---- Collected material
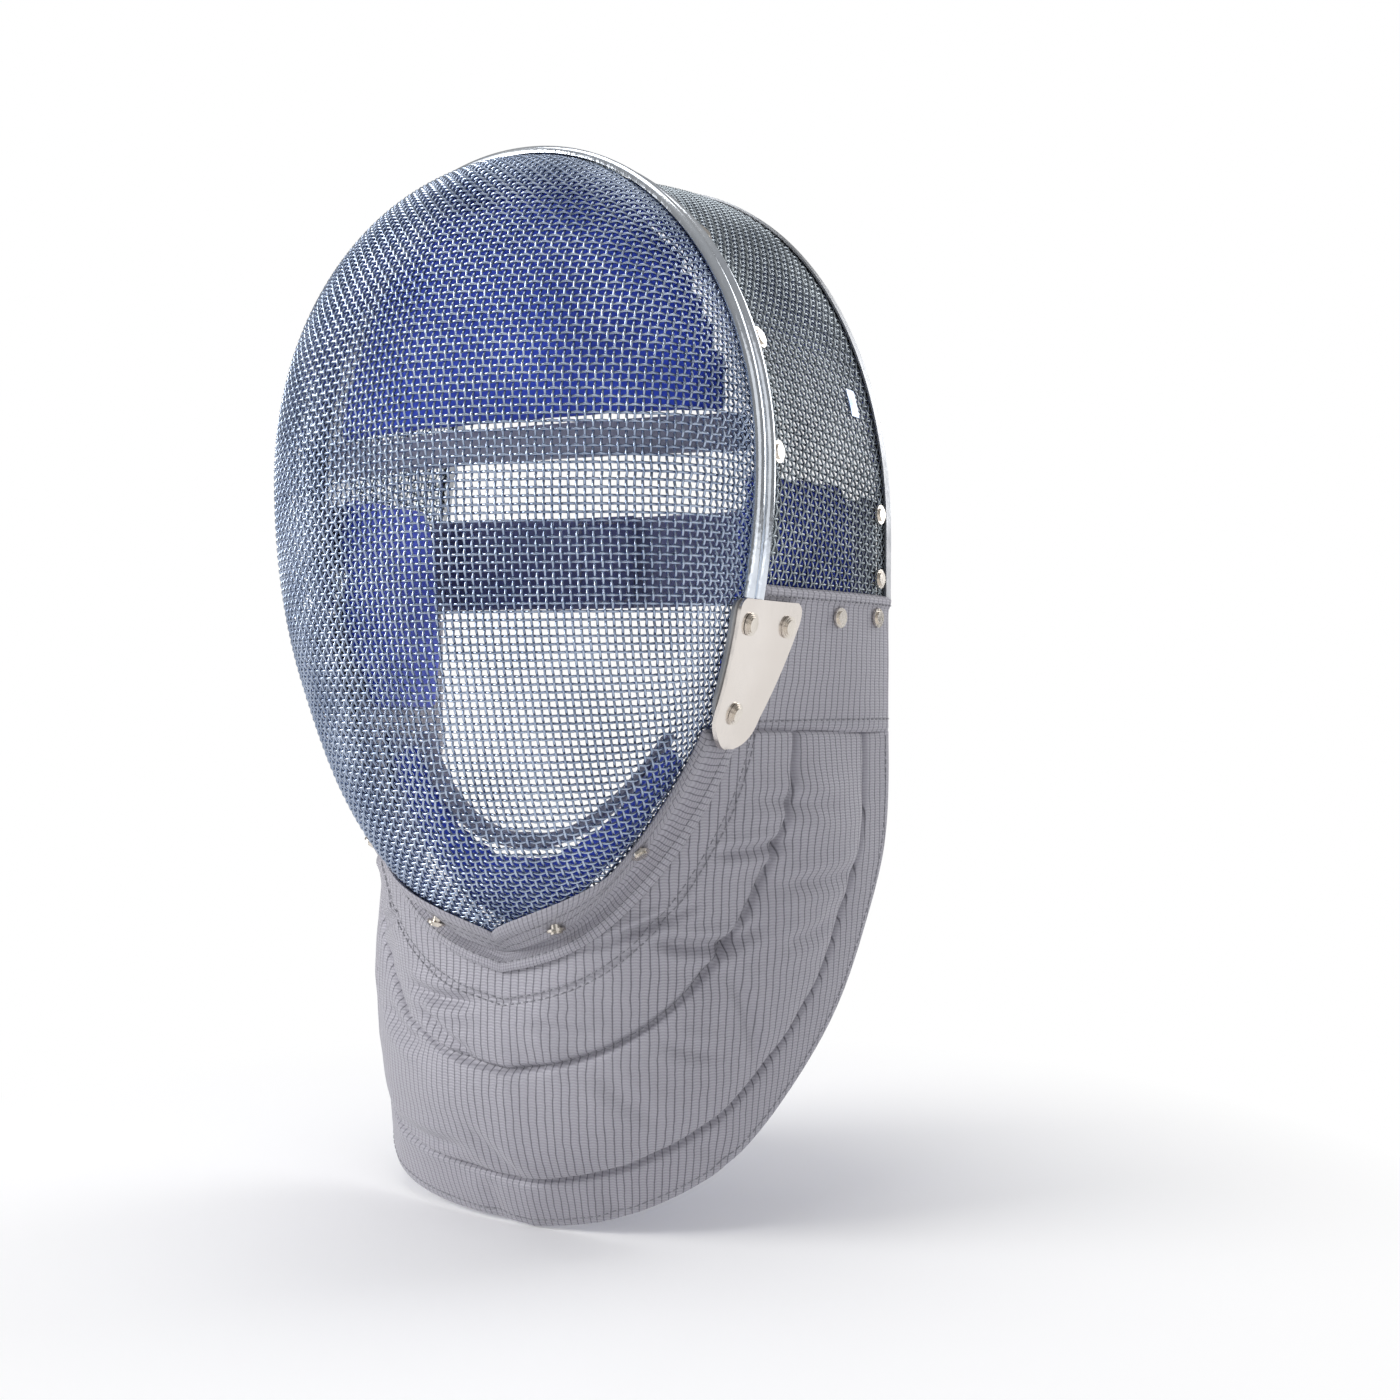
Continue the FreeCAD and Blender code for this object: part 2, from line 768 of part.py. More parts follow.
def bored(target, *tools):
    out = shapes[target]
    for tool in tools:
        for solid in shapes[tool].Solids:
            if out.BoundBox.intersect(solid.BoundBox):
                out = out.cut(solid)
    shapes[target] = out


for tail in ("left", "right"):
    for name in ("side_plate_", "backing_plate_", "ear_panel_", "cheek_pad_"):
        bored(name + tail, "side_plate_rivets_" + tail, "ear_rivets_" + tail)
    bored("cheek_pad_" + tail, "strap_rivets", "tab_rivets", "rim_rivets", "strap_anchor", "strap_tab")
bored("front_mesh", "jaw_rivets", "side_plate_rivets_left", "side_plate_rivets_right")
bored("jaw_binding", "jaw_rivets", "side_plate_left", "side_plate_right", "backing_plate_left",
      "backing_plate_right")
bored("side_mesh", "rim_rivets", "strap_rivets", "tab_rivets", "ear_rivets_left", "ear_rivets_right")
bored("strap_anchor", "strap_rivets")
bored("strap_tab", "tab_rivets")
bored("inner_rim_band", "rim_rivets")
bored("crown_pad", "rim_rivets")
bored("chin_pad", "jaw_rivets")

os.makedirs("parts", exist_ok=True)
for name in order:
    save(name, shapes[name])
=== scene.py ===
"""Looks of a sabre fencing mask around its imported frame."""

import json
import logging
import math
from dataclasses import dataclass, field
from enum import Enum
from typing import Callable, Dict, List, Optional, Sequence, Tuple

import bmesh
import bpy
import numpy as np
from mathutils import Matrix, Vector, noise

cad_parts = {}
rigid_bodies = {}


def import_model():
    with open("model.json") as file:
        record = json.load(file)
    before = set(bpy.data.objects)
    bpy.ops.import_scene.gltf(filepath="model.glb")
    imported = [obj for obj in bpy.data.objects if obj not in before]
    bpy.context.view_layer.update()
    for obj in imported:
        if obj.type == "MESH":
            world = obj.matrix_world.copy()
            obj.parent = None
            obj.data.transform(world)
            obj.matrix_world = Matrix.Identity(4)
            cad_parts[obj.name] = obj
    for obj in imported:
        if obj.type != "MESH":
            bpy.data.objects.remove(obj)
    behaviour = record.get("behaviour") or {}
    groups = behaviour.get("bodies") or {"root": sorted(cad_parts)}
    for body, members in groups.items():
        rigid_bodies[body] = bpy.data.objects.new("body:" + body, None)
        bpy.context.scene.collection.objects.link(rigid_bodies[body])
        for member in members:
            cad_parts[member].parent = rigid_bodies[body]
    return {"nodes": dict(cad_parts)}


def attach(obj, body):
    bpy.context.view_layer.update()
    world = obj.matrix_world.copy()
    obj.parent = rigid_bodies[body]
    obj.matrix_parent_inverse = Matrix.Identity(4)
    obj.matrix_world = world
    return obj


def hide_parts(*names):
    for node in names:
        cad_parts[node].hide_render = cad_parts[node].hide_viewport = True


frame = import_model()

MM = 0.001
SHELL = "shell"
STRAP = "closing_strap"
PointFn = Callable[[float, float], Vector]
LiftFn = Callable[[float, float], float]
UvFn = Callable[[Vector, float, float], Tuple[float, float]]
Grid = List[List[Vector]]
Colour = Tuple[float, float, float]
BORDER_CLOSE = 0.86
NECK_Y = 40.0
NECK_RADIUS = 0.093
log = logging.getLogger("mask")


def mix(a: float, b: float, t: float) -> float:
    """Value a share t of the way from a to b."""
    return a + (b - a) * t


def smooth(t: float) -> float:
    """Smooth step from 0 to 1."""
    t = min(1.0, max(0.0, t))
    return t * t * (3.0 - 2.0 * t)


class Curve3:
    """Natural cubic through a few points, read by its share of length."""

    def __init__(self, points: Sequence[Vector]) -> None:
        """Fits the spline.

        Args:
            points: The points it passes through.
        """
        p = np.array([tuple(q) for q in points])
        t = np.r_[0.0, np.cumsum(np.linalg.norm(np.diff(p, axis=0), axis=1))]
        n = len(t)
        h = np.diff(t)
        a = np.eye(n)
        b = np.zeros((n, 3))
        for i in range(1, n - 1):
            a[i, i - 1:i + 2] = h[i - 1], 2.0 * (h[i - 1] + h[i]), h[i]
            b[i] = 6.0 * ((p[i + 1] - p[i]) / h[i] - (p[i] - p[i - 1]) / h[i - 1])
        m = np.linalg.solve(a, b)
        s = np.linspace(0.0, t[-1], 400)
        k = np.clip(np.searchsorted(t, s, side="right") - 1, 0, n - 2)
        hk = h[k][:, None]
        l = (t[k + 1] - s)[:, None] / hk
        r = (s - t[k])[:, None] / hk
        self.line = l * p[k] + r * p[k + 1] + ((l ** 3 - l) * m[k] + (r ** 3 - r) * m[k + 1]) * hk ** 2 / 6.0
        self.run = np.r_[0.0, np.cumsum(np.linalg.norm(np.diff(self.line, axis=0), axis=1))]

    def at(self, share: float) -> Vector:
        """Point at a share of the length."""
        d = self.run[-1] * min(1.0, max(0.0, share))
        return Vector([float(np.interp(d, self.run, self.line[:, c])) for c in range(3)])

    def share_of(self, point: Vector) -> float:
        """Share of the length nearest to a point."""
        i = int(np.argmin(np.sum((self.line - np.array(tuple(point))) ** 2, axis=1)))
        return float(self.run[i] / self.run[-1])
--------
# [What the task asks]
Exactly as written, return the lines from the line containing "for tail in" through the line containing "obj.data.transform(world)", both included.

# [Solution to the problem]
for tail in ("left", "right"):
    for name in ("side_plate_", "backing_plate_", "ear_panel_", "cheek_pad_"):
        bored(name + tail, "side_plate_rivets_" + tail, "ear_rivets_" + tail)
    bored("cheek_pad_" + tail, "strap_rivets", "tab_rivets", "rim_rivets", "strap_anchor", "strap_tab")
bored("front_mesh", "jaw_rivets", "side_plate_rivets_left", "side_plate_rivets_right")
bored("jaw_binding", "jaw_rivets", "side_plate_left", "side_plate_right", "backing_plate_left",
      "backing_plate_right")
bored("side_mesh", "rim_rivets", "strap_rivets", "tab_rivets", "ear_rivets_left", "ear_rivets_right")
bored("strap_anchor", "strap_rivets")
bored("strap_tab", "tab_rivets")
bored("inner_rim_band", "rim_rivets")
bored("crown_pad", "rim_rivets")
bored("chin_pad", "jaw_rivets")

os.makedirs("parts", exist_ok=True)
for name in order:
    save(name, shapes[name])
=== scene.py ===
"""Looks of a sabre fencing mask around its imported frame."""

import json
import logging
import math
from dataclasses import dataclass, field
from enum import Enum
from typing import Callable, Dict, List, Optional, Sequence, Tuple

import bmesh
import bpy
import numpy as np
from mathutils import Matrix, Vector, noise

cad_parts = {}
rigid_bodies = {}


def import_model():
    with open("model.json") as file:
        record = json.load(file)
    before = set(bpy.data.objects)
    bpy.ops.import_scene.gltf(filepath="model.glb")
    imported = [obj for obj in bpy.data.objects if obj not in before]
    bpy.context.view_layer.update()
    for obj in imported:
        if obj.type == "MESH":
            world = obj.matrix_world.copy()
            obj.parent = None
            obj.data.transform(world)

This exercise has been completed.